DATA SECTION:
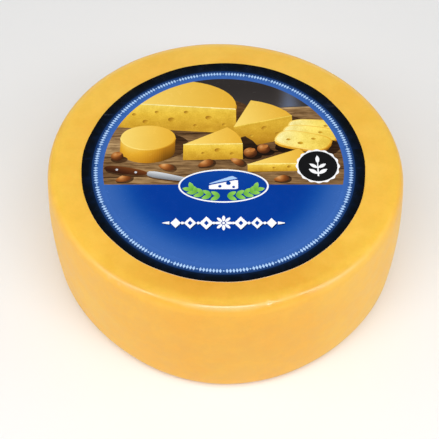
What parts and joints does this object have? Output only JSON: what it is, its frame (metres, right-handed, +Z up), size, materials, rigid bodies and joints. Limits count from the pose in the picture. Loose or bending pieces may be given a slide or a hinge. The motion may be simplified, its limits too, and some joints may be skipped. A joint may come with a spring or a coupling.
{
  "type": "cheese wheel",
  "caption": "Whole drum-shaped cheese in a golden waxy coat, with rounded edges, a slightly bulging side and a round printed label on its flat top.",
  "frame": {"origin": "middle of the wheel's bounding box, at the level of the flat base that it stands on", "axes": "+Z up through the wheel, -Y towards the reader of the label, +X to the reader's right"},
  "size_m": [0.244, 0.2388, 0.0987],
  "materials": {
    "waxy_coat": "satin golden wax, with a soft gloss along the edges",
    "printed_film": "smooth printed film, dark at its rim and blue inside"
  },
  "bodies": {
    "root": {"cheese_wheel": "waxy_coat", "label": "printed_film"}
  },
  "joints": []
}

SHORT TASK:
Copy out each line of the listing that holds "frame".

COMPLETE ANSWER:
What parts and joints does this object have? Output only JSON: what it is, its frame (metres, right-handed, +Z up), size, materials, rigid bodies and joints. Limits count from the pose in the picture. Loose or bending pieces may be given a slide or a hinge. The motion may be simplified, its limits too, and some joints may be skipped. A joint may come with a spring or a coupling.
  "frame": {"origin": "middle of the wheel's bounding box, at the level of the flat base that it stands on", "axes": "+Z up through the wheel, -Y towards the reader of the label, +X to the reader's right"},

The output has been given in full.